— START Extracted material —
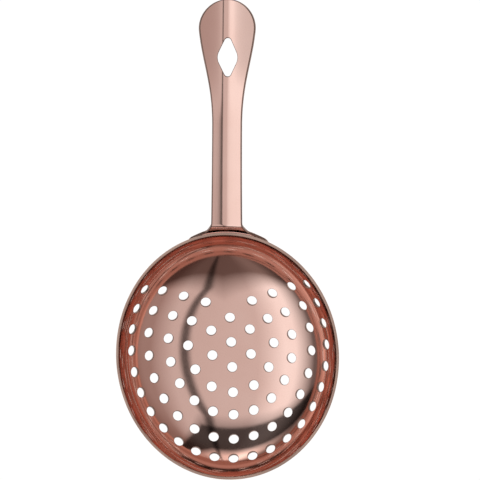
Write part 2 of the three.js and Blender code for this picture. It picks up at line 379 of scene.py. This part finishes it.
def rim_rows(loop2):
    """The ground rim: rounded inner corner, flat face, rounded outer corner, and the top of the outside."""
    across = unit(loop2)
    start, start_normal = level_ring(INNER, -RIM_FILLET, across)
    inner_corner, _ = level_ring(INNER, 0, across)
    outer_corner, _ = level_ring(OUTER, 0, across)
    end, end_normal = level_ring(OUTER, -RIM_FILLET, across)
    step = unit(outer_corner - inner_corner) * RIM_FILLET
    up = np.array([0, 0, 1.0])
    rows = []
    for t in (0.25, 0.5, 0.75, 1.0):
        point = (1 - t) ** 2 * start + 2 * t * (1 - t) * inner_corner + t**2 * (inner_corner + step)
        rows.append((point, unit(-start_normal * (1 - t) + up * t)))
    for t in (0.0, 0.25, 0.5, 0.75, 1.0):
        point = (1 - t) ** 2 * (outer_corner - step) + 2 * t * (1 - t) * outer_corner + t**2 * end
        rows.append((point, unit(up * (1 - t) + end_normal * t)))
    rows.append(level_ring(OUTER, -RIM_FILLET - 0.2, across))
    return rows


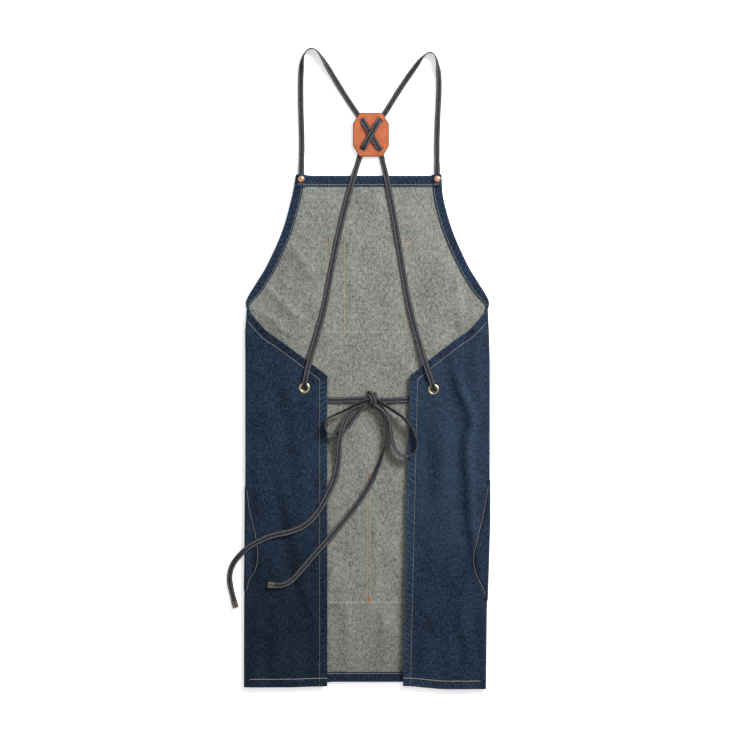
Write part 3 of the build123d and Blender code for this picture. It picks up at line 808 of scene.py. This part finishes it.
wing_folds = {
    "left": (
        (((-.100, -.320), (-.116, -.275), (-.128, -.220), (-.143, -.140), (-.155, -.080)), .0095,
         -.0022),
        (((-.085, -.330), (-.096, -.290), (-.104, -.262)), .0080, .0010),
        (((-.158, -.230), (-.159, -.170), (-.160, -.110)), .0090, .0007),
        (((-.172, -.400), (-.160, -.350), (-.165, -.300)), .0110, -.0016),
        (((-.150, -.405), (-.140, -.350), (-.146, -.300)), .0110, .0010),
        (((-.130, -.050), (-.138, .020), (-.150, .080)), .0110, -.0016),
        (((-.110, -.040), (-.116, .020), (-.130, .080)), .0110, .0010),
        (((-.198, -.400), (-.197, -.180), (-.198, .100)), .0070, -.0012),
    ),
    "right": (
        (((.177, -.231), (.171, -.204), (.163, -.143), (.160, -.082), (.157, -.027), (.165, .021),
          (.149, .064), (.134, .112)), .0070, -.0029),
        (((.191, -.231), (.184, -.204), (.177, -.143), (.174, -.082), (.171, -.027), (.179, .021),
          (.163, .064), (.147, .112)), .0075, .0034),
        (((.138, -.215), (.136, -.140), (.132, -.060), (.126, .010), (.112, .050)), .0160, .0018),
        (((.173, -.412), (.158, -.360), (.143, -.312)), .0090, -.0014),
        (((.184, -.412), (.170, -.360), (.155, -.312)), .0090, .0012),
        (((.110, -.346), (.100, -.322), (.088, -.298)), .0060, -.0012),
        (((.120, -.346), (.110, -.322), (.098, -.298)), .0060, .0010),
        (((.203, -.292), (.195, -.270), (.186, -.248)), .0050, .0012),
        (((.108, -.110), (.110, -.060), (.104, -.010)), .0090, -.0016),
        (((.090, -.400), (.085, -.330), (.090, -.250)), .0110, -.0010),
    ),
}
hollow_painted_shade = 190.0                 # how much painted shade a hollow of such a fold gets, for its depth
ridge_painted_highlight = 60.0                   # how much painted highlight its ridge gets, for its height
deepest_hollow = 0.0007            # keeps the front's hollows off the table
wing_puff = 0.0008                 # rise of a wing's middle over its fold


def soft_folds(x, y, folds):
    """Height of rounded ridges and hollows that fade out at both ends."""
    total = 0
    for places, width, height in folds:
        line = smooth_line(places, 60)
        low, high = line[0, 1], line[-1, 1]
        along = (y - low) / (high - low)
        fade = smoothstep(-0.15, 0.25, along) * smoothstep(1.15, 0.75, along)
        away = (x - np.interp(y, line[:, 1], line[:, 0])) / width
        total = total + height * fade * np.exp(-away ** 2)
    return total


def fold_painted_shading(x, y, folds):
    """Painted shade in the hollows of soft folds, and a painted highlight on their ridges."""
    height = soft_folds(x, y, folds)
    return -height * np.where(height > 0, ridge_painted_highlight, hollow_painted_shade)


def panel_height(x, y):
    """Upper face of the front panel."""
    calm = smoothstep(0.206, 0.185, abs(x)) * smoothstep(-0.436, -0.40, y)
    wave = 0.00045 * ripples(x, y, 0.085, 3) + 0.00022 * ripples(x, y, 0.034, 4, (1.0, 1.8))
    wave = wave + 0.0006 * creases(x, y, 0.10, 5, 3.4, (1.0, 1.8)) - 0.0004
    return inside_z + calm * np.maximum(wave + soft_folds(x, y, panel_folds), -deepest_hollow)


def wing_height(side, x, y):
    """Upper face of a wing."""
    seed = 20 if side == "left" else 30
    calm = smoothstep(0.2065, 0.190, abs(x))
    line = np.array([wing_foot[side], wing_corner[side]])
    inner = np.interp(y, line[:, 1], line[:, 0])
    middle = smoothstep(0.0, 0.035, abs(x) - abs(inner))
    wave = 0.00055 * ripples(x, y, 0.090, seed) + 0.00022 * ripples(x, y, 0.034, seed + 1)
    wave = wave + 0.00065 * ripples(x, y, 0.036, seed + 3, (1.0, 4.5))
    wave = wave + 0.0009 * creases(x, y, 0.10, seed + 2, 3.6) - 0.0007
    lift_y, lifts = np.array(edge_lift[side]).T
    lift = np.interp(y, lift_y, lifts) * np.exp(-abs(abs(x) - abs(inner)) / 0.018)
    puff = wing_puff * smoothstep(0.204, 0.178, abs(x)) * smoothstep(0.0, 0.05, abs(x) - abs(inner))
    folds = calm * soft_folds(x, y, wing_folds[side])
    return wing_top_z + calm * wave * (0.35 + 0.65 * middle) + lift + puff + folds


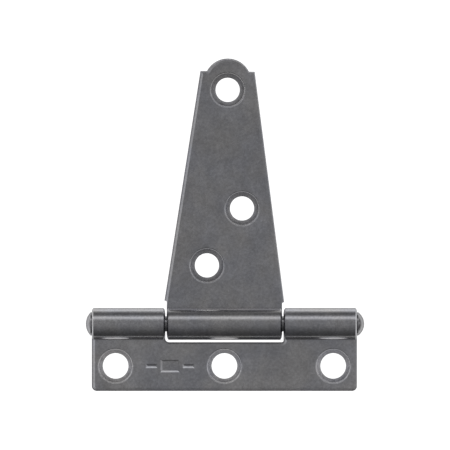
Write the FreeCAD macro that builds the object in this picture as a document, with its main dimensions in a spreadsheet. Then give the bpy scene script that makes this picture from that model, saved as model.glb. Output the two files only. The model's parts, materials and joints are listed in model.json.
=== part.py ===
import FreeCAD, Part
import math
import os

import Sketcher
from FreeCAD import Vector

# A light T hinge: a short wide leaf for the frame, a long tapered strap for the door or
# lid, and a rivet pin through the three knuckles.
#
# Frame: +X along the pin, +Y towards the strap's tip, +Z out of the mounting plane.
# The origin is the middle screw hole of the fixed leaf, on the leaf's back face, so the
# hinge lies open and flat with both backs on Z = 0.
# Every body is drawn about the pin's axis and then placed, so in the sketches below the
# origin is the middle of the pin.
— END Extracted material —
**What you have to do**
Print the lines above, unchanged, from the start of the records to the line with "return rows", including that final line.

**Written reply**
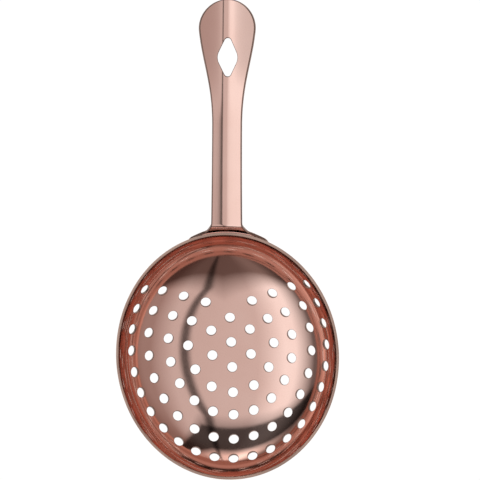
Write part 2 of the three.js and Blender code for this picture. It picks up at line 379 of scene.py. This part finishes it.
def rim_rows(loop2):
    """The ground rim: rounded inner corner, flat face, rounded outer corner, and the top of the outside."""
    across = unit(loop2)
    start, start_normal = level_ring(INNER, -RIM_FILLET, across)
    inner_corner, _ = level_ring(INNER, 0, across)
    outer_corner, _ = level_ring(OUTER, 0, across)
    end, end_normal = level_ring(OUTER, -RIM_FILLET, across)
    step = unit(outer_corner - inner_corner) * RIM_FILLET
    up = np.array([0, 0, 1.0])
    rows = []
    for t in (0.25, 0.5, 0.75, 1.0):
        point = (1 - t) ** 2 * start + 2 * t * (1 - t) * inner_corner + t**2 * (inner_corner + step)
        rows.append((point, unit(-start_normal * (1 - t) + up * t)))
    for t in (0.0, 0.25, 0.5, 0.75, 1.0):
        point = (1 - t) ** 2 * (outer_corner - step) + 2 * t * (1 - t) * outer_corner + t**2 * end
        rows.append((point, unit(up * (1 - t) + end_normal * t)))
    rows.append(level_ring(OUTER, -RIM_FILLET - 0.2, across))
    return rows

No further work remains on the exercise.